I have no idea how many misunderstood words appear in the English language. I do know, that “perfect” is one of them. In my opinion, “perfect” should be at the top of the list. On the one hand, the Torah tells us that G-d is perfect (Deuteronomy 32:4); on the other hand, we learn that G-d a jealous and avenging G-d, G-d avenges and is filled with wrath (Nachum 1:2). Such a dichotomy can only exist when one applies the Greek concept of perfect to G-d. “Perfect” as understood by the ancient Greeks is immutable and unchangeable. “Perfect” as understood by Judaism, means “as good as it gets”. Unlike us mere mortals, G-d’s jealousy is well-founded, as is His vengeance and His wrath. Furthermore, G-d is neither immutable nor unchangeable. The exact opposite is the case. Changing G-d’s mind is one excellent reason for prayer. Chanukah is the only festival that embodies these attributes. When G-d witnessed the jealousy, vengeance, and wrath of the Chashmonaim, He was so moved, (in contradistinction to the Greek “immutable”)  that He rewarded the human act of “few against many” with a Divine “few against many”. How then, can the festival of Chanukah possibly begin on a Tuesday, a day that emphasizes  “and G-d saw it was good” when its root cause was Hellenized Jews errantly adapting themselves to Greek culture so that in their eyes, they saw “it was perfect”?

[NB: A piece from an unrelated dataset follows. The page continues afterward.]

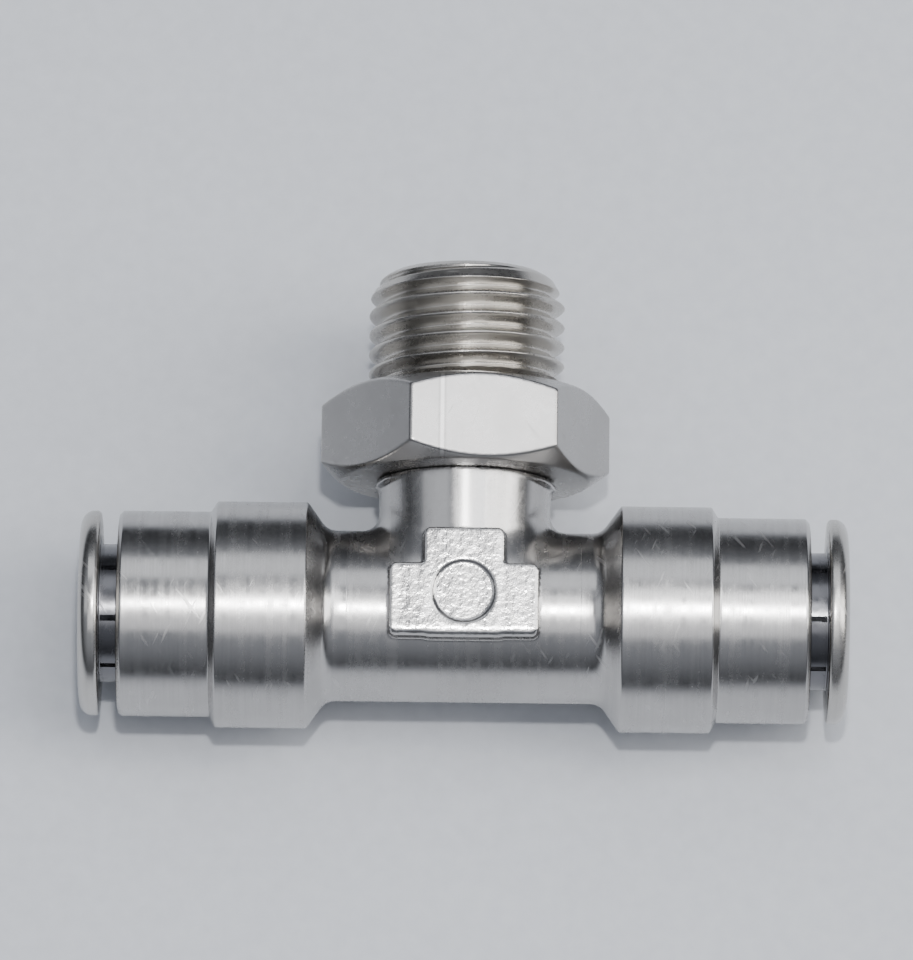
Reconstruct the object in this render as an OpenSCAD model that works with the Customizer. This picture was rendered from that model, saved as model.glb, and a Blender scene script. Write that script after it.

Typically, Tuesday is an auspicious day. Many Jewish weddings take place on Tuesday. Tuesday adds a new dimension to changes undertaken in one’s life, such as moving to a new home. Come Chanukah, a festival brought about by Hellenists staring at the human body, instead of focusing on the spiritual, a celebration reminding us that even though Hellenists may have seen good in their Judaism, they saw better being offered by the outside world, a time of year when Hellenists set their sights on perfect rather than good, it is understandable why the festival does not begin on Tuesday(Monday after dark), a day emphasized by G-d seeing that it was good.